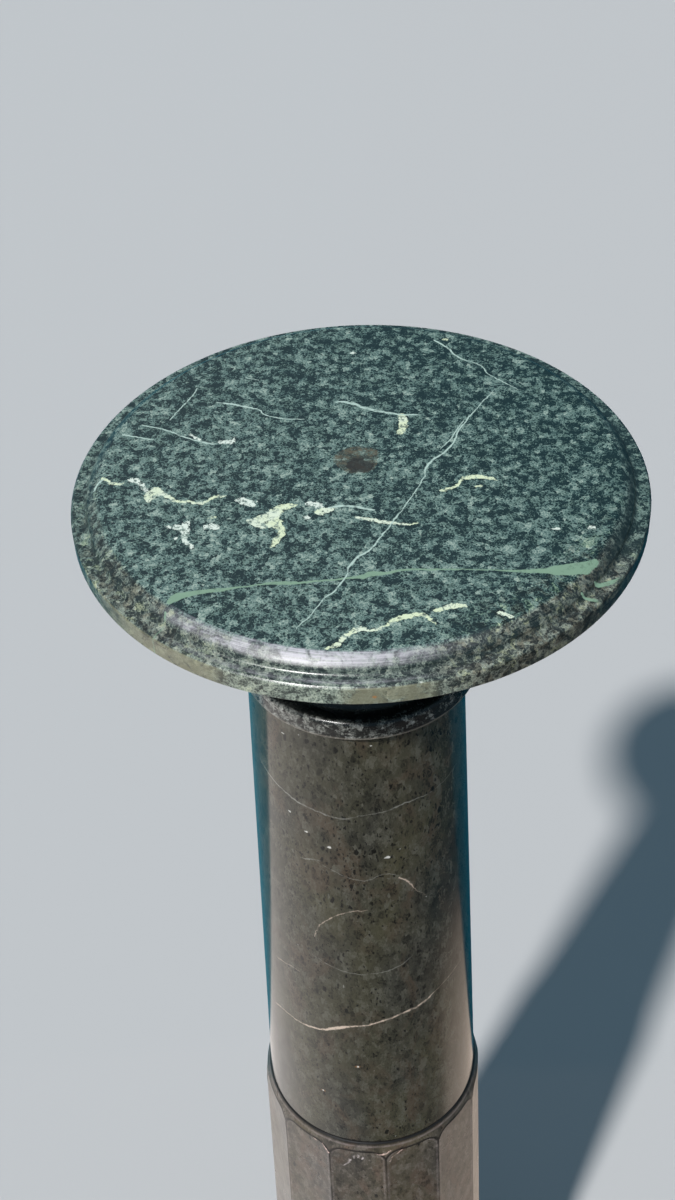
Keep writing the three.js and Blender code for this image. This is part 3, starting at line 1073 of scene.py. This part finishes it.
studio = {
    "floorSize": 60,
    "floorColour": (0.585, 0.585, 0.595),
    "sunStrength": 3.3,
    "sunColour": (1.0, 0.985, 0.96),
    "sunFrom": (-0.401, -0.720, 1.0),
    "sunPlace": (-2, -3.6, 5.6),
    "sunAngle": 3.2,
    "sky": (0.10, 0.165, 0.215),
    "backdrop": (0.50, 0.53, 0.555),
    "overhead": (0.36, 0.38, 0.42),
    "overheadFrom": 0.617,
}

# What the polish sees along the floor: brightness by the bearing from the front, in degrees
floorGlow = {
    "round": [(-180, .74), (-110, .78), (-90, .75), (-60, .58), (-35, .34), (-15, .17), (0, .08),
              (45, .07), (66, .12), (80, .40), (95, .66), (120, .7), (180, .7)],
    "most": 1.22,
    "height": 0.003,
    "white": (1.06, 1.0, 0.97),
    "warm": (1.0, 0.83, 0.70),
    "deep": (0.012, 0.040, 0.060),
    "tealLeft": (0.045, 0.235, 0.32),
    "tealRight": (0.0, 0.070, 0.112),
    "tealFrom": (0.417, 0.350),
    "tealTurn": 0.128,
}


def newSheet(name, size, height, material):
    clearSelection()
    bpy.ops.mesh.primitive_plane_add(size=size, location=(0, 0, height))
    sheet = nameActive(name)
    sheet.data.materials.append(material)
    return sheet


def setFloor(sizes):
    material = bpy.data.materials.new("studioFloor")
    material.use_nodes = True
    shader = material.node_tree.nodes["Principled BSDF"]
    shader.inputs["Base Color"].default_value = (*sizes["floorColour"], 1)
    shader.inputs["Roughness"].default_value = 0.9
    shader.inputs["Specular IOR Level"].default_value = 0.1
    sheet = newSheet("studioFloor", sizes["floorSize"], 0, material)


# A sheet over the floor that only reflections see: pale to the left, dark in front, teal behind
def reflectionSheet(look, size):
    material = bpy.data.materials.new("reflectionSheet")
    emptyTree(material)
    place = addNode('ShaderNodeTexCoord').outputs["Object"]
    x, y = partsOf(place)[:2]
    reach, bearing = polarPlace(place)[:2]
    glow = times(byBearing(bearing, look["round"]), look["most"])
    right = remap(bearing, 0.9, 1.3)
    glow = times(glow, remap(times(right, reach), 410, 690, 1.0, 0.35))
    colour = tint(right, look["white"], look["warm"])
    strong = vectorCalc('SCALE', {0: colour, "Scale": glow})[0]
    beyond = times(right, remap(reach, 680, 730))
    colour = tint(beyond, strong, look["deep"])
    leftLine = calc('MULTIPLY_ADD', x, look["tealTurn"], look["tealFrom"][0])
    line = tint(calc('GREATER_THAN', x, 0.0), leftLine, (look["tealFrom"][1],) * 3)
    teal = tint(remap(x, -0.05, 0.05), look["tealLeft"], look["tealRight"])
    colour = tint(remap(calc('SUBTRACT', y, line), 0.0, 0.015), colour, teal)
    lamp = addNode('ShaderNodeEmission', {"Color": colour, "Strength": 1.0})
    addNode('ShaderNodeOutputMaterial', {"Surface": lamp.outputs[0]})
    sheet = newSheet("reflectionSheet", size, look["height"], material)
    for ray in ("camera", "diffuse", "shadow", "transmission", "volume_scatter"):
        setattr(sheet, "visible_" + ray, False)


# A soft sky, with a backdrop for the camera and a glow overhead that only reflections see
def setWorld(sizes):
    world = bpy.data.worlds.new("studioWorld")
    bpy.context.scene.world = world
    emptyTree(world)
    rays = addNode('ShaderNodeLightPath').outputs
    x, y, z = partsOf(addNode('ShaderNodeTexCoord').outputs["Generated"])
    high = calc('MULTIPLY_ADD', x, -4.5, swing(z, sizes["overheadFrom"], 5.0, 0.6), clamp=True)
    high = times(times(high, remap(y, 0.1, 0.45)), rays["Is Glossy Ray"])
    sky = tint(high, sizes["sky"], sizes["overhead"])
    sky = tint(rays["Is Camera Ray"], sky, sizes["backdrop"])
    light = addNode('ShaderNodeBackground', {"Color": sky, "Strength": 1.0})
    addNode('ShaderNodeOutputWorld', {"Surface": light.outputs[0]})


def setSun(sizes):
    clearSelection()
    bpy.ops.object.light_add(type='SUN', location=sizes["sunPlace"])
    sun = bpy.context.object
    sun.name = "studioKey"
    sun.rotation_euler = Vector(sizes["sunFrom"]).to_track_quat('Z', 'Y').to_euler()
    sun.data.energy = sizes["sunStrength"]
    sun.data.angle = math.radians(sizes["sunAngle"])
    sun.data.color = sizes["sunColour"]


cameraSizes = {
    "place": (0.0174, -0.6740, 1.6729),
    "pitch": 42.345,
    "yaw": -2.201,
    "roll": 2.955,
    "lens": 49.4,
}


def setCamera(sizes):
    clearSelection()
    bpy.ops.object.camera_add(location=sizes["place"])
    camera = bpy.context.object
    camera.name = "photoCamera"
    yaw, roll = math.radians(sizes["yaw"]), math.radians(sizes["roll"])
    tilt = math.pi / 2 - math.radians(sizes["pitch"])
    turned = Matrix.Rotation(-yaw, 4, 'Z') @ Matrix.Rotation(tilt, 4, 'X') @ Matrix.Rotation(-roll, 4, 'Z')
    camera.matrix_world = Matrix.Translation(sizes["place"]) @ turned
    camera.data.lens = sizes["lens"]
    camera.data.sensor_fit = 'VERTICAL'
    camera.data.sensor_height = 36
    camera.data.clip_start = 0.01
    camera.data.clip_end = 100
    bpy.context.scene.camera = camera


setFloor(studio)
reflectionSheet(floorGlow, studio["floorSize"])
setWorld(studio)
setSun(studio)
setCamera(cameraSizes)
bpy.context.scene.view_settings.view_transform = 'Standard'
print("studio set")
◇ ◇ ◇ ◇ ◇ ◇ ◇
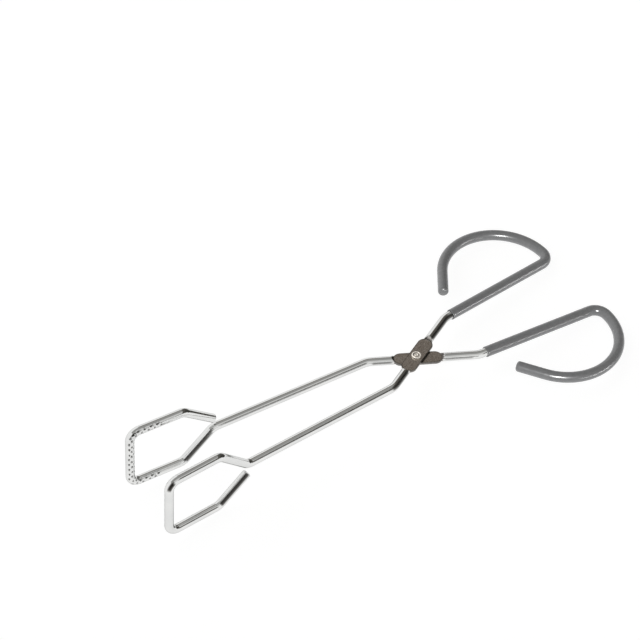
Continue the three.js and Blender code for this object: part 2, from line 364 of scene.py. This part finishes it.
◇ ◇ ◇ ◇ ◇ ◇ ◇
[The exercise] In the listing above, locate the line containing "Keep writing the" and the line containing "return sheet". Transcribe those two lines and everything between them, exactly as written.

[Response to the exercise]
Keep writing the three.js and Blender code for this image. This is part 3, starting at line 1073 of scene.py. This part finishes it.
studio = {
    "floorSize": 60,
    "floorColour": (0.585, 0.585, 0.595),
    "sunStrength": 3.3,
    "sunColour": (1.0, 0.985, 0.96),
    "sunFrom": (-0.401, -0.720, 1.0),
    "sunPlace": (-2, -3.6, 5.6),
    "sunAngle": 3.2,
    "sky": (0.10, 0.165, 0.215),
    "backdrop": (0.50, 0.53, 0.555),
    "overhead": (0.36, 0.38, 0.42),
    "overheadFrom": 0.617,
}

# What the polish sees along the floor: brightness by the bearing from the front, in degrees
floorGlow = {
    "round": [(-180, .74), (-110, .78), (-90, .75), (-60, .58), (-35, .34), (-15, .17), (0, .08),
              (45, .07), (66, .12), (80, .40), (95, .66), (120, .7), (180, .7)],
    "most": 1.22,
    "height": 0.003,
    "white": (1.06, 1.0, 0.97),
    "warm": (1.0, 0.83, 0.70),
    "deep": (0.012, 0.040, 0.060),
    "tealLeft": (0.045, 0.235, 0.32),
    "tealRight": (0.0, 0.070, 0.112),
    "tealFrom": (0.417, 0.350),
    "tealTurn": 0.128,
}


def newSheet(name, size, height, material):
    clearSelection()
    bpy.ops.mesh.primitive_plane_add(size=size, location=(0, 0, height))
    sheet = nameActive(name)
    sheet.data.materials.append(material)
    return sheet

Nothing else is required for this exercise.